The city's residency requirement for firefighters is decades old. But in 2010, then-state Senator Jim Lembke pushed through a law -- applicable to all Missouri cities -- allowing any firefighter who's served for seven years to ignore residency requirements if his/her school district has lost full accreditation within the past five years.

(St. Louis Public Schools was stripped of accreditation in 2007; it's now provisionally accredited.)

The Slay administration challenged this state law on the basis of "home rule," arguing that only St. Louisans should make such decisions -- not Jefferson City policiticians. The city won at the trial court level, but several appeals later, the Supreme Court has disagreed, concluding that "home rule" doesn't cover residency issues:
The home rule law is quite straightforward. It gives charter cities authority to set the powers, duties and compensation of their employees. Residency does not constitute, nor is it claimed to constitute, a power or duty of firefighters, nor does it concern their compensation.
Rainford says that the mayor isn't even opposed to veteran firefighters moving outside city limits if they so desire, pointing out that Slay was in favor of amending the charter to this effect through the Board of Aldermen. However, the firefighters decided to go the Jefferson City route, which the mayor opposed on principle.

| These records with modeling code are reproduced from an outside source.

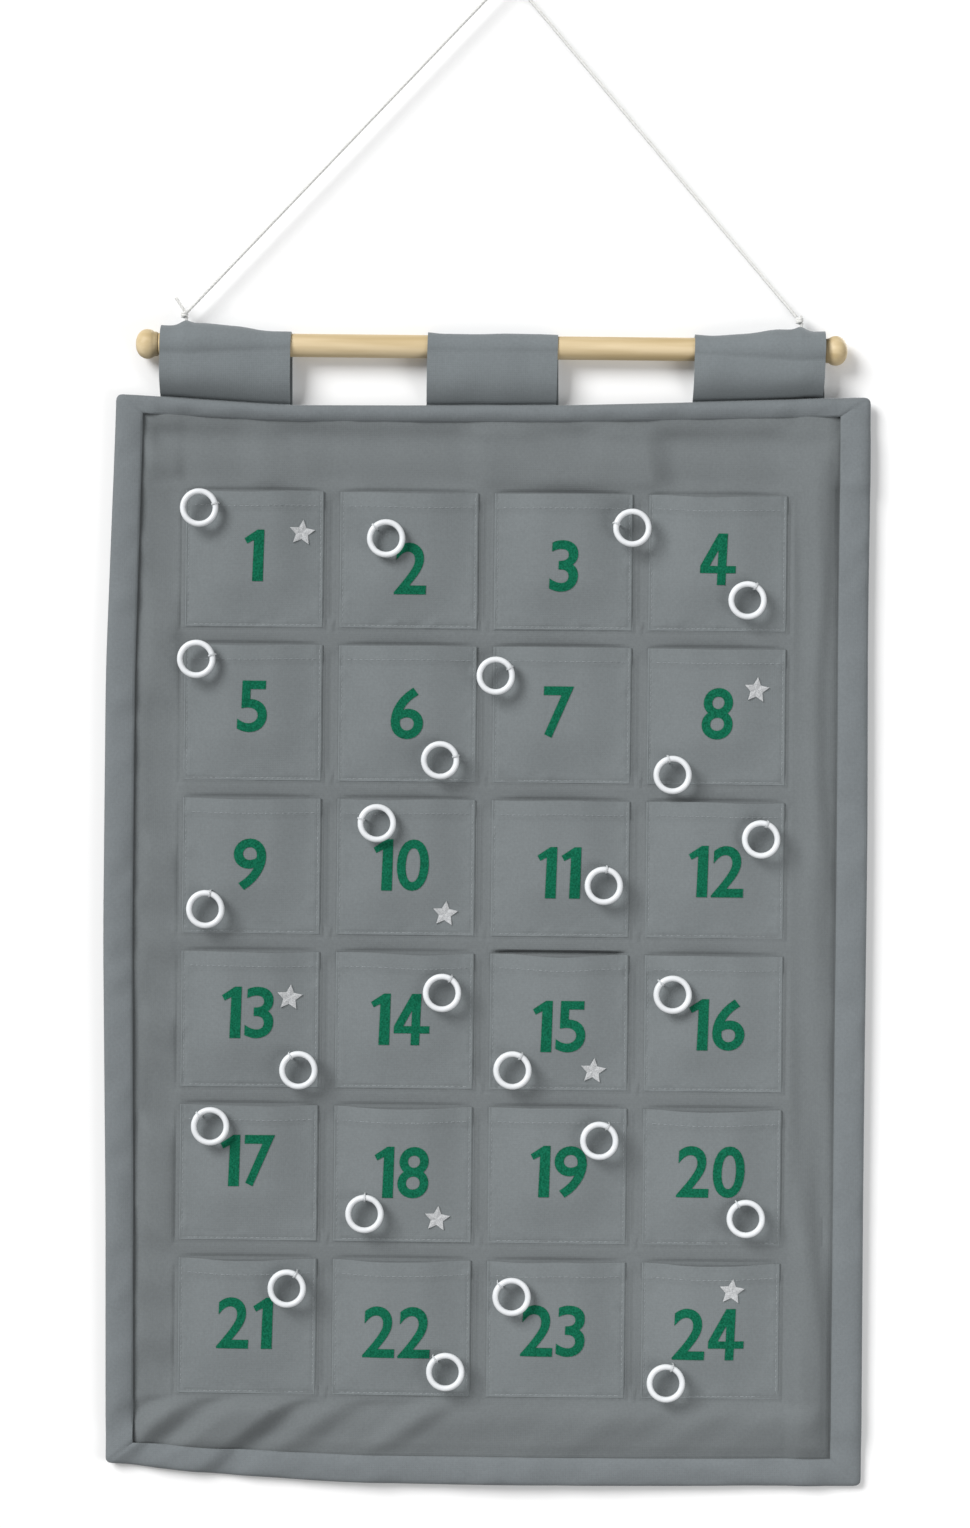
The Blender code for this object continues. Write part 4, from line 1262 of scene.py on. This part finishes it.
def bend_turn(side):
    """The angle at which a strand leaves the cord's bend over the hook."""
    knot = knot_centre(side)
    reach = math.hypot(knot[0], knot[2] + HOOK_RADIUS)
    around = math.acos((HOOK_RADIUS + CORD_DIAMETER / 2) / reach)
    return math.atan2(knot[2] + HOOK_RADIUS, knot[0]) + side * around


def make_cord(looks):
    radius = HOOK_RADIUS + CORD_DIAMETER / 2
    first, last = (bend_turn(side) % math.tau for side in (-1, 1))
    turns = np.linspace(first, last, BEND_STEPS)
    bend = np.stack([radius * np.cos(turns), 0 * turns, radius * np.sin(turns) - HOOK_RADIUS], -1)
    ends = []
    for side, touch in ((-1, bend[0]), (1, bend[-1])):
        knot = knot_centre(side)
        way = (touch - knot) / np.linalg.norm(touch - knot)
        ends.append(knot + way * (KNOT_DIAMETER / 2 + CLEARANCE))
    path = np.concatenate([[ends[0]], bend, [ends[1]]])
    obj = twisted("hanging_cord_twist", path, CORD_DIAMETER, looks["cord"])
    settle(obj, "hanging_cord", "hanger")
    return obj, path


def make_knot(side_name, side, looks):
    """The tied end: a loop round the rod, the cord up through the slot, turns of a knot and a tail."""
    knot = knot_centre(side)
    loop = (ROD_DIAMETER + CORD_DIAMETER) / 2 + CLEARANCE
    turns = np.linspace(LOOP_START_TURN, LOOP_END_TURN, LOOP_STEPS)
    around = np.stack([0 * turns, loop * np.cos(turns), loop * np.sin(turns)], -1)
    around = around + [knot[0], 0, ROD_Z]
    winds = np.linspace(0, KNOT_TURNS * math.tau, KNOT_STEPS)
    heights = np.linspace(-KNOT_HEIGHT / 2, KNOT_HEIGHT / 2, KNOT_STEPS)
    wrap = np.stack([KNOT_WRAP * np.cos(winds), KNOT_WRAP * np.sin(winds), heights], -1) + knot
    rise = np.linspace(around[-1], wrap[0], TONGUE_STEPS)[1:-1]
    way = np.array(LEFT_TAIL_WAY if side < 0 else RIGHT_TAIL_WAY)
    way /= np.linalg.norm(way)
    length = LEFT_TAIL if side < 0 else RIGHT_TAIL
    tail = wrap[-1] + way * lines(0, length, CORD_STEP)[1:, None]
    path = np.concatenate([around, rise, wrap, tail])
    obj = twisted("cord_end_" + side_name, path, CORD_DIAMETER * KNOT_CORD_SHARE, looks["cord"])
    return settle(obj, "cord_knot_" + side_name, "hanger")


# Light, wall and camera


def show_front_only(tree, shader):
    """Shows a surface to the camera from its front only, and nowhere that a piece has swung behind it."""
    path = new_node(tree, "LightPath")
    side = new_node(tree, "NewGeometry")
    front = combined(tree, 1.0, side.outputs["Backfacing"], "SUBTRACT")
    behind = new_node(tree, "AmbientOcclusion")
    behind.inside = True
    behind.samples = BEHIND_SAMPLES
    behind.inputs["Distance"].default_value = BEHIND_REACH
    free = combined(tree, behind.outputs["AO"], FREE_SHARE, "GREATER_THAN")
    front = combined(tree, front, free, "MULTIPLY")
    clear = new_node(tree, "BsdfTransparent")
    blend = new_node(tree, "MixShader")
    tree.links.new(combined(tree, path.outputs["Is Camera Ray"], front, "MULTIPLY"), blend.inputs["Fac"])
    tree.links.new(clear.outputs["BSDF"], blend.inputs[1])
    tree.links.new(shader.outputs["BSDF"], blend.inputs[2])
    tree.links.new(blend.outputs["Shader"], tree.nodes["Material Output"].inputs["Surface"])


def make_world():
    """Soft white light from all round, and a white background."""
    world = bpy.data.worlds.new("soft_white")
    world.use_nodes = True
    tree = world.node_tree
    path = new_node(tree, "LightPath")
    extra = combined(tree, path.outputs["Is Camera Ray"], BACKGROUND_STRENGTH - WORLD_STRENGTH, "MULTIPLY")
    background = tree.nodes["Background"]
    background.inputs["Color"].default_value = (1, 1, 1, 1)
    tree.links.new(combined(tree, extra, WORLD_STRENGTH, "ADD"), background.inputs["Strength"])
    bpy.context.scene.world = world


def make_stage():
    """The wall, the light from all round and the lamps."""
    signs = (-1, -1), (1, -1), (1, 1), (-1, 1)
    corners = [(across * WALL_SIZE, WALL_Y, up * WALL_SIZE) for across, up in signs]
    material, tree, shader = node_material("white_wall", WALL_COLOUR, WALL_ROUGHNESS)
    shader.inputs["Specular IOR Level"].default_value = MATT_GLOSS
    show_front_only(tree, shader)
    wall = flat_object("wall", corners, [(0, 1, 2, 3)], material)
    make_world()
    for name, place, size, power in LAMPS:
        light = bpy.data.lights.new(name, "AREA")
        light.size = size
        light.energy = power
        lamp = linked(name, light)
        lamp.location = place
        lamp.rotation_euler = (AIM - Vector(place)).to_track_quat("-Z", "Y").to_euler()


def make_camera():
    camera_data = bpy.data.cameras.new("camera")
    camera_data.lens = CAMERA_LENS
    camera_data.sensor_width = SENSOR
    camera = linked("camera", camera_data)
    distance = PIXEL_SIZE * PHOTO_HEIGHT_PIXELS * CAMERA_LENS / SENSOR
    camera.location = AIM + Vector((0, -distance, 0))
    camera.rotation_euler = (math.pi / 2, math.radians(-CAMERA_ROLL_DEGREES), 0)
    bpy.context.scene.camera = camera
    bpy.context.scene.view_settings.view_transform = "Standard"


def clear_startup_scene():
    for obj in list(bpy.data.objects):
        if obj.name in ("Cube", "Light", "Camera") and obj not in frame["nodes"].values():
            bpy.data.objects.remove(obj)


def make_cloth(looks):
    """The panel, its binding and tabs, and the pockets with all that is on them."""
    panel = make_panel(looks)
    binding = make_binding(looks)
    for name, node, side in (
        ("tab_cloth_left", "tab_left", -1),
        ("tab_cloth_middle", "tab_middle", 0),
        ("tab_cloth_right", "tab_right", 1),
    ):
        tab, length = make_tab(name, node, side, looks)
    outlines = digit_outlines()
    for number in NUMBERS:
        pocket = make_pocket(number, looks)
        on_it = [make_pocket_stitches(number, looks), make_number(number, outlines, looks)]
        on_it += [make_ring(number, looks), make_thread(number, looks)]
        if number in STAR_CENTRE_SHARES:
            on_it.append(make_star(number, looks))


def make_hanger(looks):
    """The rod, its knobs and the cord."""
    make_rod(looks)
    cord, path = make_cord(looks)
    for side_name, side in (("left", -1), ("right", 1)):
        make_knob(side_name, side, looks)
        make_knot(side_name, side, looks)


def main():
    clear_startup_scene()
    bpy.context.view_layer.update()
    looks = make_materials()
    make_cloth(looks)
    make_hanger(looks)
    make_stage()
    make_camera()


main()
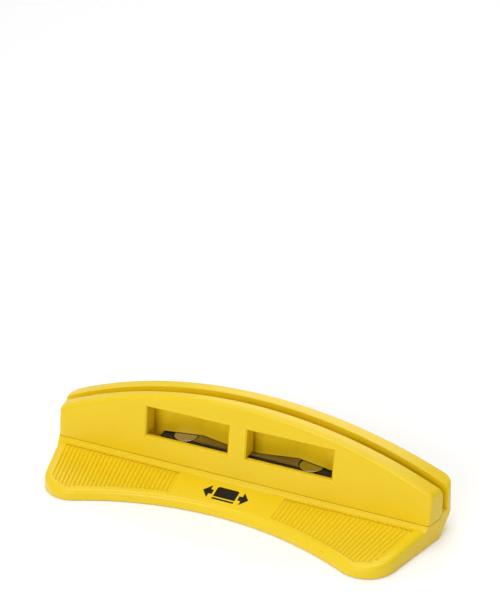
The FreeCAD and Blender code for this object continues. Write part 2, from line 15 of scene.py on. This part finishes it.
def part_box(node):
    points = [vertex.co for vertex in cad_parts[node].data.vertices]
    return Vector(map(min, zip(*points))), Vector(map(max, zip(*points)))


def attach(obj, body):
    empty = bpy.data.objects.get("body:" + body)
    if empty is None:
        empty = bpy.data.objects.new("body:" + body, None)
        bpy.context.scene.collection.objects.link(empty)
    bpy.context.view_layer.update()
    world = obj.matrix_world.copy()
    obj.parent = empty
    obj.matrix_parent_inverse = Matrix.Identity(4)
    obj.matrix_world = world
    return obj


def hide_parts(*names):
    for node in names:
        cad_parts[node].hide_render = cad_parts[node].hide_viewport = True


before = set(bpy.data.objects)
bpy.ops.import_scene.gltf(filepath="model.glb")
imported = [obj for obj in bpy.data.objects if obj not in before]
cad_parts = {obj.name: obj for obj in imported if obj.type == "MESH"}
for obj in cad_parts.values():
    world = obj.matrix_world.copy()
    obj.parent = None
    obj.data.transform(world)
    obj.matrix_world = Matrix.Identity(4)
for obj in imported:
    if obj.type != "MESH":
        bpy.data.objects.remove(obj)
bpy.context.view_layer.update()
MM = 0.001

# the file's teeth, in millimetres unless noted
TOOTH_PITCH = 0.8
TOOTH_DEPTH = 0.2
TOOTH_SLANT = 0.45       # shift along X for each millimetre across the file
TOOTH_ROWS = 25          # lines of mesh points across the file
# each tooth as (share of the pitch, share of the depth)
TOOTH_PROFILE = ((0.0, 0.0), (0.16, 1.0), (0.30, 1.0), (0.90, 0.0))
NOTCH_GAP = 0.7          # air around a screw head in the file's round notch
LEDGE_THICK = 1.3        # thinned ends that the screw heads press on

# the pictogram on the flange, in millimetres
PRINT_MIDDLE_Y = -2.6
PRINT_THICK = 0.03
PRINT_EDGE = 1.2         # longest mesh edge, so that the print follows the flange
BLADE = [(-5.8, -2.4), (5.8, -2.4), (5.8, 3.5), (5.0, 4.3), (-5.0, 4.3), (-5.8, 3.5)]
GUIDE_LINE = [(-5.8, -4.3), (5.8, -4.3), (5.8, -3.2), (-5.8, -3.2)]
ARROW = [
    (6.9, -1.5), (8.6, -1.5), (8.6, -4.3), (12.2, 0.0),
    (8.6, 4.3), (8.6, 1.5), (6.9, 1.5)]

FLOOR_HALF = 8.0         # metres
WORLD_LEFT = 0.50        # brightness of the room on the left
WORLD_RIGHT = 0.22
LENS = 87.81             # millimetres, on a sensor 36 mm wide
SENSOR = 36.0
EYE = (0.26192, -0.55018, 0.39767)
EYE_TURN = 24.474        # degrees about Z, to the right of straight in front
EYE_DIP = 25.109         # degrees below level
EYE_ROLL = 0.259


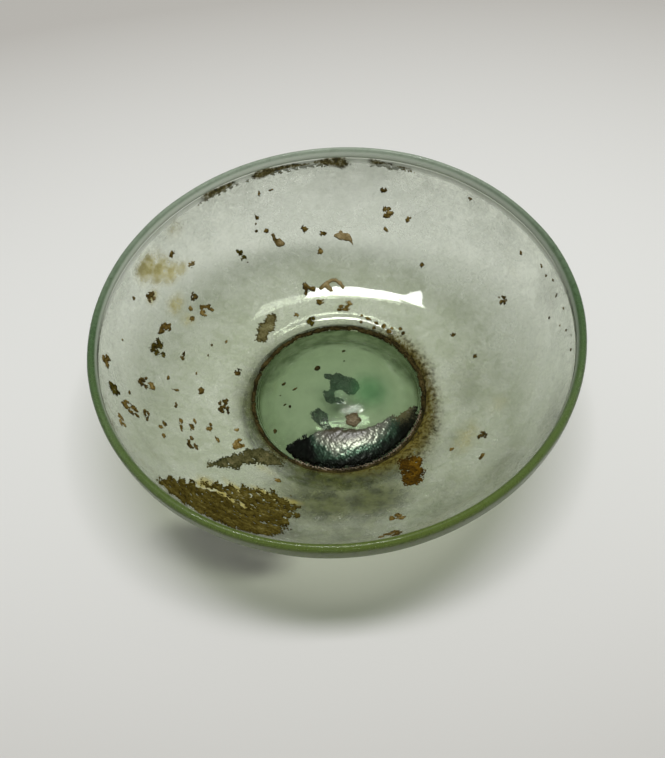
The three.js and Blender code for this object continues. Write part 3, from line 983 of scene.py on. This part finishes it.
def joined(name, crusts, first=0):
    # Several crusts as one mesh, each with its own shade from 0 to 1.
    points, faces, cores, shades, start = [], [], [], [], 0
    for i, (somePoints, someFaces, core) in enumerate(crusts, first):
        points.append(somePoints)
        faces.append(someFaces + start)
        cores.append(core)
        shades.append(np.full(len(core), (i * 0.618 + 0.31) % 1))
        start += len(somePoints)
    mesh = meshFrom(name, lean(np.vstack(points)), np.vstack(faces))
    addAttribute(mesh, "core", np.concatenate(cores))
    addAttribute(mesh, "shade", np.concatenate(shades))
    return mesh


def awayFrom(places, start, end):
    # Distance from the straight line between two points.
    run = end - start
    share = ((places - start) @ run / (run @ run)).clip(0, 1)
    return np.linalg.norm(places - start - share[..., None] * run, axis=-1)


def outlineField(outline, softness, ragged, seed, coarse=6.0):
    # The distance inside a closed outline in units of softness, roughened at its edge.
    def field(u, v):
        places = together(u, v)
        nearest = np.full(u.shape, np.inf)
        inside = np.zeros(u.shape, bool)
        for start, end in zip(outline, np.roll(outline, -1, axis=0)):
            run = end - start
            nearest = np.minimum(nearest, awayFrom(places, start, end))
            crosses = (start[1] > v) != (end[1] > v)
            with np.errstate(divide="ignore", invalid="ignore"):
                meets = (v - start[1]) * run[0] / run[1] + start[0]
            inside ^= crosses & (u < meets)
        signed = np.where(inside, nearest, -nearest) / softness
        return signed + ragged * roughness(places, seed, 3, (0.6, coarse), (0.5, coarse / 5))

    return field


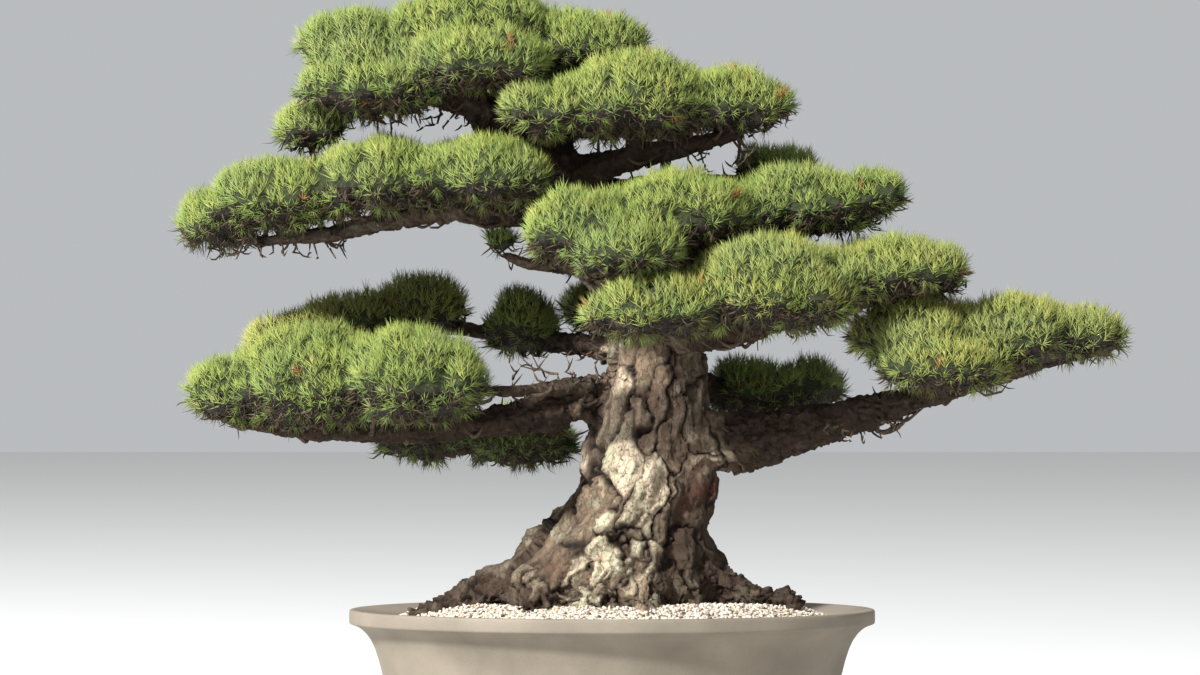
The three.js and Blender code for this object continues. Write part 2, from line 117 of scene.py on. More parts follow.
def move_corners(piece, corners):
    """Puts a piece's corners at new places."""
    piece.data.vertices.foreach_set("co", corners.astype(np.float32).ravel())
    piece.data.update()


def linear(hex_colour):
    """An sRGB hex colour as the linear colour that a shader socket takes."""
    shares = [int(hex_colour[i:i + 2], 16) / 255 for i in (1, 3, 5)]
    return [s / 12.92 if s <= 0.04045 else ((s + 0.055) / 1.055) ** 2.4 for s in shares] + [1]


def plug(material, node, inputs):
    """Gives each of these inputs of a node a value, or a link from another node."""
    for socket, value in inputs.items():
        if isinstance(value, bpy.types.NodeSocket):
            material.node_tree.links.new(value, node.inputs[socket])
        else:
            node.inputs[socket].default_value = value


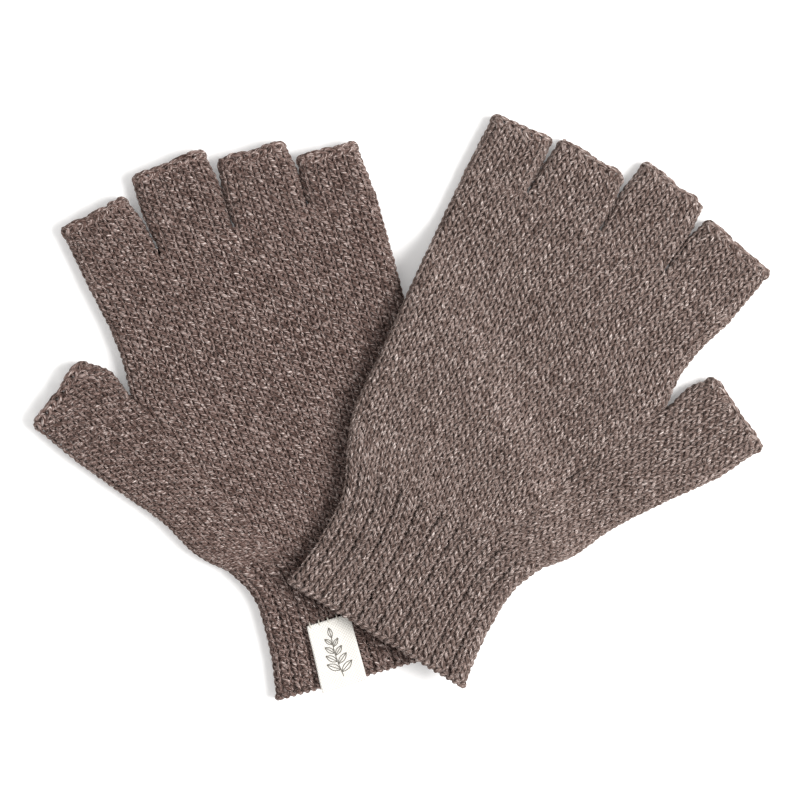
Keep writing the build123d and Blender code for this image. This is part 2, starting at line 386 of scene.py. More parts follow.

So here we are. But what practical effect will the ruling have, on the ground?

"The feedback I'm getting is that people want people in their neighborhoods who want to be there," Rainford says, adding that some residents take the firefighters' desire to move as an "insult."

He continues: "The other thing is, the more they move out, the less political clout they have as voters, so it could hurt them politically."

Daily RFT put a call into the firefighters union for their reaction. We'll update this post when they get back to us.